I noticed that Questions 104 &amp; 105 fall under the "Safety - Electric shock and burns" Exam topic that is outlined by NCEES and the "other" board.

My question is what reference(s) have you guys used on the actual test for this Safety exam topic. I mean there is no particular Chapter devoted to Safety in EERM or NEC per say.

Question 104 was straightforward - I was able to locate it in NEC Ch. 250, but Questions like 105 is either hit or miss. You know it or you don't in many cases.

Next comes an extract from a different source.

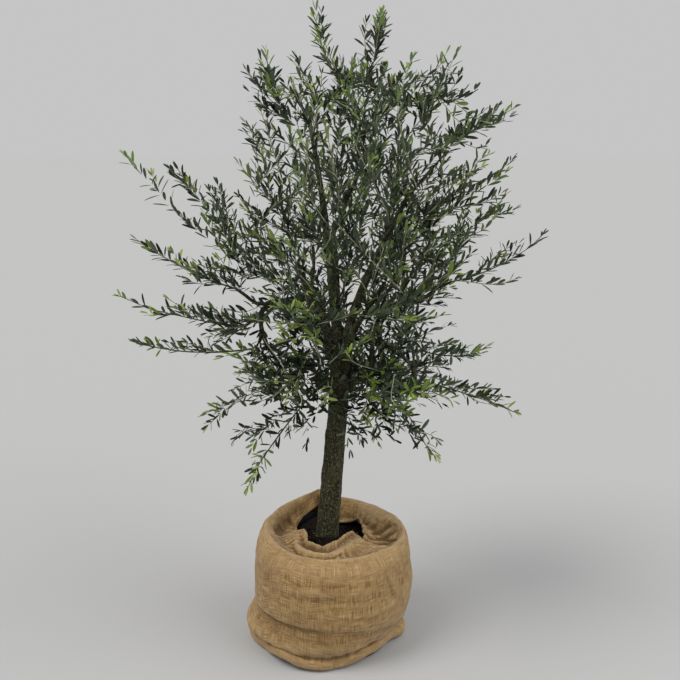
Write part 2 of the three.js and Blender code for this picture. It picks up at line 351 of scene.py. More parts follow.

Also, unrelated to the above, I noticed the ordering of questions for both NCEES AM and PM follow the exam topic outline in the same exact order. For example, 1st 2 questions in the AM are Engr. Econ, then the next one is probability, and so forth. Am I safe to assume the actual test is also structured in the same order?


----------



## Dark Knight (Oct 11, 2007)

chicago said:


> I noticed that Questions 104 &amp; 105 fall under the "Safety - Electric shock and burns" Exam topic that is outlined by NCEES and the "other" board.
> My question is what reference(s) have you guys used on the actual test for this Safety exam topic. I mean there is no particular Chapter devoted to Safety in EERM or NEC per say.
> 
> Question 104 was straightforward - I was able to locate it in NEC Ch. 250, but Questions like 105 is either hit or miss. You know it or you don't in many cases.
> ...


The best reference for safety is the National Electric Safety Code(NECS).


----------



## benbo (Oct 11, 2007)

The NEC is a good book, and possibly another handbook or dictionary. THere is no perfect reference. But this is the type of problem I would use elimination on. I am no expert on protection, but I do know that a circuit breaker protects against overload and short circuit. Frankly, I know this from my days of experimentaiton, and from plugging in Christmas lights. I think I looked up the definition of GFCI somewhere, maybe NEC. So I eliminated these answers. Even if I could have only elimated one or two it would have improved my odds.

The truth is that this is supposed to be a Principles and Practice exam, so some things they are expecting us to know from our experience. And they can use some pretty obscure vernacular sometimes. One question on my exam ook me a day of searching on the internet to find out what a term meant- fortunately I guessed right. But luckily, you don't need 100% to pass.

I think the actual exam was very roughly in the same order, but I wouldn't count on it. It is not really something I could use to my advantage.


----------



## chaosiscash (Oct 11, 2007)

BringItOn said:


> The best reference for safety is the National Electric Safety Code(NECS).


I didn't use the NCEES practice exam, so I have no idea what the questions are. But I agree with Luis, the NESC is a great reference. Also, it might not help you on the PE exam, but if you do electrical work, a copy of NFPA 70E, the Electrical Safety Instruction, is good to have. It will continue to become more and more important in the industry.


----------